NCHH helped to create 26 lead-safe and healthy childcare homes, housing more than 150 children, in upstate New York.
NCHH established Healthy Housing Solutions, the for-profit subsidiary was created to assist governmental and nongovernmental clients in developing, managing, and evaluating projects supporting the creation of healthier homes for all Americans. The subsidiary was created specifically to pursue federal small business set-aside contracts for which NCHH, as a 501(c)(3) nonprofit organization, would be ineligible, thereby extending the reach of NCHH’s mission. The subsidiary officially began operations on November 14, 2003, with Jackson Anderson serving as its president.
Following Nick Farr’s retirement, Rebecca Morley, MSPP, became NCHH’s second executive director in July. Ms. Morley had previously worked as a senior associate at ICF Consulting advising clients, including federal agencies, on lead poisoning prevention.

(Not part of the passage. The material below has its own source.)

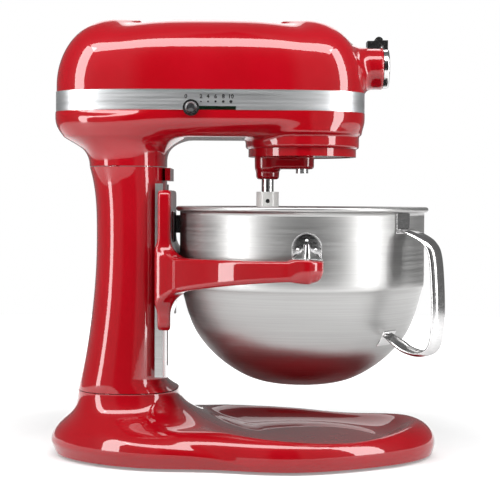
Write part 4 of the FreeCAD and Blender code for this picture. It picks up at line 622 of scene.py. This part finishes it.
def make_handle():
    """A strap with rolled edges, from a tab under the bead out to the grip and back under to its foot."""
    path = smooth_line(HANDLE_PATH, 8)
    direction = np.gradient(path, axis=0)
    direction /= np.linalg.norm(direction, axis=1, keepdims=True)
    outward = np.column_stack([-direction[:, 1], direction[:, 0]])
    half = HANDLE_WIDTH / 2
    across = np.linspace(-1, 1, 17)
    outer = [(half * a, 0.9 - 3.6 * abs(a) ** 3.5) for a in across]
    inner = [(half * 0.9 * a, -0.6 - 3.6 * abs(a) ** 3.5) for a in across[::-1]]
    section = outer + inner
    points, faces = [], []
    count = len(section)
    for index, ((r, z), (nr, nz)) in enumerate(zip(path, outward)):
        share = index / (len(path) - 1)
        arch = np.clip(min(share, 1 - share) / 0.12, 0.15, 1)
        for w, n in section:
            depth = n * arch
            points.append((r + nr * depth, w, z + nz * depth))
        if index:
            start = (index - 1) * count
            faces += [(start + i, start + (i + 1) % count, start + count + (i + 1) % count, start + count + i)
                      for i in range(count)]
    last = len(points) - count
    faces += [tuple(range(count))[::-1], tuple(range(last, last + count))]
    strap = tidy_normals(new_object("handle_strap", around_bowl(points, HANDLE_ANGLE), faces, "bowl",
                                    "polished_steel"))
    tab = plate_on_bowl("handle_tab", HANDLE_WIDTH + 1, 217, 235.5, 1.4, 0, HANDLE_ANGLE)
    foot = plate_on_bowl("handle_foot", HANDLE_WIDTH, 113, 127, 1.2, 0.1, HANDLE_ANGLE)
    for piece in (strap, tab, foot):
        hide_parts("bowl_handle")


def make_brackets():
    """On each side of the bowl: a round-topped plate, its raised rim, weld dots, a flange over the pin."""
    low, high = box_mm("bowl_brackets")
    half, top = (high[0] - low[0]) / 2, high[2]
    straight = top - half - low[2]
    for name, side in (("right", -1), ("left", 1)):
        arch = [(half * math.cos(a), straight + half * math.sin(a)) for a in np.linspace(0, math.pi, 25)]
        outline = [(half, 0)] + arch + [(-half, 0)]
        pieces = [arch_sheet(f"bracket_plate_{name}", outline, 1.0, 0.05, 1.0, side, low[2]),
                  arch_sheet(f"bracket_rim_{name}", outline, 0.92, 0.05, 1.9, side, low[2])]
        reach = PIN_OFFSET + 8 - BOWL_RADIUS
        flange = [(x, y) for x in np.linspace(-half, half, 9) for y in (BOWL_RADIUS - 3, BOWL_RADIUS + reach)]
        flange_low = [[(AXIS + x, side * y, low[2] + 0.1) for x, y in flange[i:i + 2]]
                      for i in range(0, len(flange), 2)]
        flange_high = [[(x, y, z + 1.5) for x, y, z in row] for row in flange_low]
        points, faces = shell_patch(flange_low, flange_high)
        pieces.append(tidy_normals(new_object(f"bracket_flange_{name}", points, faces, "bowl",
                                              "polished_steel"), 0.4))
        for number, (across, up) in enumerate(((-8, 9), (8, 9), (0, 17))):
            pieces.append(weld_dot(f"weld_dot_{name}_{number}", across, low[2] + up, side))
        for piece in pieces:
            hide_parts("bowl_brackets")


def arch_sheet(name, outline, inner_share, low, high, side, foot):
    """A sheet on the bowl's side: the whole outline, or only its rim where the inner share is under 1."""
    centre = (0, outline[1][1])
    def ring(share, lift):
        row = []
        for x, z in outline:
            px, pz = x * share, max(centre[1] + (z - centre[1]) * share, 0)
            angle = px / BOWL_RADIUS
            r = BOWL_RADIUS + lift
            row.append((AXIS + r * math.sin(angle), side * r * math.cos(angle), foot + pz))
        return row
    shares = [0.02, 0.35, 0.7, 1.0] if inner_share == 1.0 else [inner_share, 1.0]
    points, faces = shell_patch([ring(s, low) for s in shares], [ring(s, high) for s in shares])
    return tidy_normals(new_object(name, points, faces, "bowl", "polished_steel"), 0.25)


def weld_dot(name, across, z, side):
    rings = [(0.0, 1.75), (0.8, 1.6), (1.3, 1.1), (1.4, 0.5)]
    steps = 16
    points, faces = [(AXIS + across, side * (BOWL_RADIUS + 1.75), z)], []
    for r, lift in rings[1:]:
        for a in np.linspace(0, 2 * math.pi, steps, endpoint=False):
            x = across + r * math.cos(a)
            drop = BOWL_RADIUS - math.sqrt(BOWL_RADIUS ** 2 - x ** 2)
            points.append((AXIS + x, side * (BOWL_RADIUS + lift - drop), z + r * math.sin(a)))
    for i in range(steps):
        j = (i + 1) % steps
        faces.append((0, 1 + i, 1 + j))
        for k in range(len(rings) - 2):
            start = 1 + k * steps
            faces.append((start + i, start + steps + i, start + steps + j, start + j))
    faces.append(tuple(range(1 + (len(rings) - 2) * steps, 1 + (len(rings) - 1) * steps)))
    return tidy_normals(new_object(name, points, faces, "bowl", "polished_steel"))


# ------------------------------------------------------------------ planetary arm
PLANET_LOW, PLANET_HIGH = box_mm("planetary_housing")
CARRIER_BOTTOM, CARRIER_HALF = 277, PLANET_HIGH[1]


def planetary_field(x, y, z):
    """The arm under the drip ring, the post round the beater's shaft and the hub that turns in the head."""
    post_x = PLANET_LOW[0] + CARRIER_HALF
    post = np.hypot(x - post_x, y) - (CARRIER_HALF - 1.4 + 0.05 * (z - PLANET_LOW[2]))
    post = smooth_max(post, np.maximum(PLANET_LOW[2] - z, z - DRIP_BOTTOM - 1), 3)
    along = np.clip(x, post_x, AXIS)
    arm = smooth_max(np.hypot(x - along, y) - CARRIER_HALF + 0.8,
                     np.abs(z - (CARRIER_BOTTOM + DRIP_BOTTOM) / 2) - (DRIP_BOTTOM - CARRIER_BOTTOM) / 2, 3)
    hub = np.maximum(np.hypot(x - AXIS, y) - 11, np.abs(z - (DRIP_BOTTOM + 8)) - 9)
    plate = np.maximum(np.hypot(x - AXIS, y) - 43, np.abs(z - (DRIP_BOTTOM + 2)) - 1.5)
    return smooth_min(smooth_min(smooth_min(post, arm, 4), hub, 2), plate, 1.5)


# ------------------------------------------------------------------ speed scale
SCALE_PLACES = (-55, -41, -34.5, -27.5, -20.4, -13.4)      # X of 0, 2, 4, 6, 8 and 10


def make_speed_scale():
    """Numbers over the slot and, from 2 up, a growing dot under each, just proud of the band."""
    pieces = []
    low, high = box_mm("speed_scale")
    for number, x in zip(range(0, 12, 2), SCALE_PLACES):
        curve = bpy.data.curves.new(f"speed_number_{number}", "FONT")
        curve.body, curve.size, curve.extrude, curve.align_x = str(number), 5.2 * MM, 0.3 * MM, "CENTER"
        curve.offset = 0.09 * MM
        text = bpy.data.objects.new("text", curve)
        mesh = bpy.data.meshes.new_from_object(text)
        bpy.data.objects.remove(text)
        faces = [tuple(polygon.vertices) for polygon in mesh.polygons]
        placed = [(x + v.co.x / MM, -band_side(x) - v.co.z / MM, high[2] - 6.6 + v.co.y / MM)
                  for v in mesh.vertices]
        pieces.append(new_object(f"speed_number_{number}", placed, faces, "stand", "black_plastic"))
        pieces[-1].data.shade_flat()
        if number:
            pieces.append(scale_dot(f"speed_dot_{number}", x, low[2] + 1.8, 0.45 + 0.11 * number))
    for piece in pieces:
        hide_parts("speed_scale")


def scale_dot(name, x, z, radius):
    steps = 20
    side = band_side(x)
    points = [(x + share * radius * math.cos(a), -side - lift, z + share * radius * math.sin(a))
              for share, lift in ((1, -0.3), (1, 0.2), (0.85, 0.3))
              for a in np.linspace(0, 2 * math.pi, steps, endpoint=False)]
    faces = [tuple(range(steps)), tuple(range(2 * steps, 3 * steps))]
    for row in (0, steps):
        faces += [(row + i, row + (i + 1) % steps, row + steps + (i + 1) % steps, row + steps + i)
                  for i in range(steps)]
    return tidy_normals(new_object(name, points, faces, "stand", "black_plastic"))


def band_side(x):
    """Half width of the trim band at an X place."""
    middle, reach = (BAND_REAR + BAND_FRONT) / 2, (BAND_FRONT - BAND_REAR) / 2
    return BAND_SIDE * (1 - abs((x - middle) / reach) ** 3.2) ** (1 / 3.2)


# ------------------------------------------------------------------ camera, lights and floor
def make_camera():
    lens = bpy.data.cameras.new("camera")
    lens.sensor_width, lens.lens, lens.clip_start = 36, 96.4, 0.05
    camera = bpy.data.objects.new("camera", lens)
    bpy.context.scene.collection.objects.link(camera)
    camera.location = Vector((4.7, -1300, 247)) * MM
    camera.rotation_euler = (math.radians(90 - 2.14), math.radians(-0.3), 0)
    bpy.context.scene.camera = camera


def make_panel(name, azimuth, elevation, distance, size, power):
    """A softbox aimed at the mixer; azimuth is measured from the -Y side towards +X."""
    light = bpy.data.lights.new(name, "AREA")
    light.shape, light.size, light.size_y, light.energy = "RECTANGLE", size[0], size[1], power
    panel = bpy.data.objects.new(name, light)
    bpy.context.scene.collection.objects.link(panel)
    a, e = math.radians(azimuth), math.radians(elevation)
    target = Vector((0, 0, 0.22))
    direction = Vector((math.sin(a) * math.cos(e), -math.cos(a) * math.cos(e), math.sin(e)))
    panel.location = target + direction * distance
    panel.rotation_euler = direction.to_track_quat("Z", "Y").to_euler()


# Share of a full turn about Z, starting behind the mixer, and the room's grey there: dark round the camera
ROOM_GREYS = ((0.0, 0.20), (0.25, 0.20), (0.40, 0.28), (0.45, 0.32), (0.47, 0.02), (0.535, 0.02),
              (0.555, 0.32), (0.63, 0.28), (0.75, 0.20), (1.0, 0.20))


def make_studio():
    make_panel("left_panel", -58, 14, 1.3, (0.32, 1.7), 20)
    make_panel("right_panel", 60, 14, 1.3, (0.32, 1.7), 20)
    make_panel("top_panel", 0, 60, 1.4, (2.0, 0.45), 30)
    make_panel("back_panel", 180, 35, 1.6, (1.2, 0.8), 5)
    world = bpy.data.worlds.new("studio")
    bpy.context.scene.world = world
    world.use_nodes = True
    nodes, links = world.node_tree.nodes, world.node_tree.links
    seen, light = nodes.new("ShaderNodeBackground"), nodes["Background"]
    seen.inputs["Color"].default_value = (1, 1, 1, 1)
    place, split = nodes.new("ShaderNodeTexCoord"), nodes.new("ShaderNodeSeparateXYZ")
    links.new(place.outputs["Generated"], split.inputs["Vector"])
    turn, front = nodes.new("ShaderNodeMath"), nodes.new("ShaderNodeMath")
    front.operation, front.inputs[1].default_value = "MULTIPLY", -1
    links.new(split.outputs["Y"], front.inputs[0])
    turn.operation = "ARCTAN2"
    links.new(split.outputs["X"], turn.inputs[0])
    links.new(front.outputs["Value"], turn.inputs[1])
    ramp, spread = nodes.new("ShaderNodeValToRGB"), nodes.new("ShaderNodeMapRange")
    spread.inputs["From Min"].default_value, spread.inputs["From Max"].default_value = -math.pi, math.pi
    links.new(turn.outputs["Value"], spread.inputs["Value"])
    links.new(spread.outputs["Result"], ramp.inputs["Fac"])
    while len(ramp.color_ramp.elements) < len(ROOM_GREYS):
        ramp.color_ramp.elements.new(0.5)
    for element, (position, grey) in zip(ramp.color_ramp.elements, ROOM_GREYS):
        element.position, element.color = position, (grey, grey, grey, 1)
    links.new(ramp.outputs["Color"], light.inputs["Color"])
    mix, path = nodes.new("ShaderNodeMixShader"), nodes.new("ShaderNodeLightPath")
    links.new(path.outputs["Is Camera Ray"], mix.inputs["Fac"])
    links.new(light.outputs["Background"], mix.inputs[1])
    links.new(seen.outputs["Background"], mix.inputs[2])
    links.new(mix.outputs["Shader"], nodes["World Output"].inputs["Surface"])
    bpy.context.scene.view_settings.view_transform = "Standard"


def make_floor():
    mesh = bpy.data.meshes.new("floor")
    reach, corners = 1.6, 96
    edge = [(reach * math.cos(a), reach * math.sin(a), 0)
            for a in np.linspace(0, 2 * math.pi, corners, endpoint=False)]
    mesh.from_pydata(edge, [], [tuple(range(corners))])
    floor = bpy.data.objects.new("floor", mesh)
    bpy.context.scene.collection.objects.link(floor)
    paper_painted_glow = Finish("paper_painted_glow")
    paper_painted_glow.colour(paper_painted_glow.noise(3), (0.58, 0.58, 0.58), (0.60, 0.60, 0.60))
    paper_painted_glow.roughness(paper_painted_glow.noise(40), 0.7, 0.8)
    # Painted light: the floor glows white, at strength 0.25 within 0.25 m of its middle under the mixer,
    # rising to full strength 0.8 m out.
    paper_painted_glow.shader.inputs["Emission Color"].default_value = (1, 1, 1, 1)
    distance, glow = paper_painted_glow.nodes.new("ShaderNodeVectorMath"), paper_painted_glow.nodes.new("ShaderNodeMapRange")
    distance.operation = "LENGTH"
    paper_painted_glow.links.new(paper_painted_glow.place, distance.inputs[0])
    paper_painted_glow.links.new(distance.outputs["Value"], glow.inputs["Value"])
    glow.inputs["From Min"].default_value, glow.inputs["From Max"].default_value = 0.25, 0.8
    glow.inputs["To Min"].default_value, glow.inputs["To Max"].default_value = 0.25, 1.0
    paper_painted_glow.links.new(glow.outputs["Result"], paper_painted_glow.shader.inputs["Emission Strength"])
    mesh.materials.append(paper_painted_glow.material)


make_camera()
make_studio()
make_floor()
dress_nodes()
make_castings()
make_bowl()
make_handle()
make_brackets()
make_speed_scale()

NCHH trained over 15,000 workers in lead-safe work practices to help implement and regulate in federally assisted housing with HUD sponsorship.
Recognizing the need and their capability to address more home hazards than lead-based paint, the NCHH board of directors opted to change the organization’s name from the National Center for Lead-Safe Housing to the National Center for Healthy Housing (NCHH). The larger scale inferred by the change of the organization’s name allowed NCHH to expand the scope of its mission significantly; it would now focus not only on lead–still a major priority–but also other housing-related health hazards and causes, such as asthma, mold, and integrated pest management. Still, NCHH’s core values and priorities remained unchanged: to find proven, practical and cost-effective ways of protecting families from home health hazards, especially those at highest risk in older, low-income homes.
HUD’s lead-based paint regulation for federally owned residential property and housing receiving federal assistance took effect. In response, the Center delivered technical assistance and training to 1,900 individuals in 37 cities on how to help implement the rule.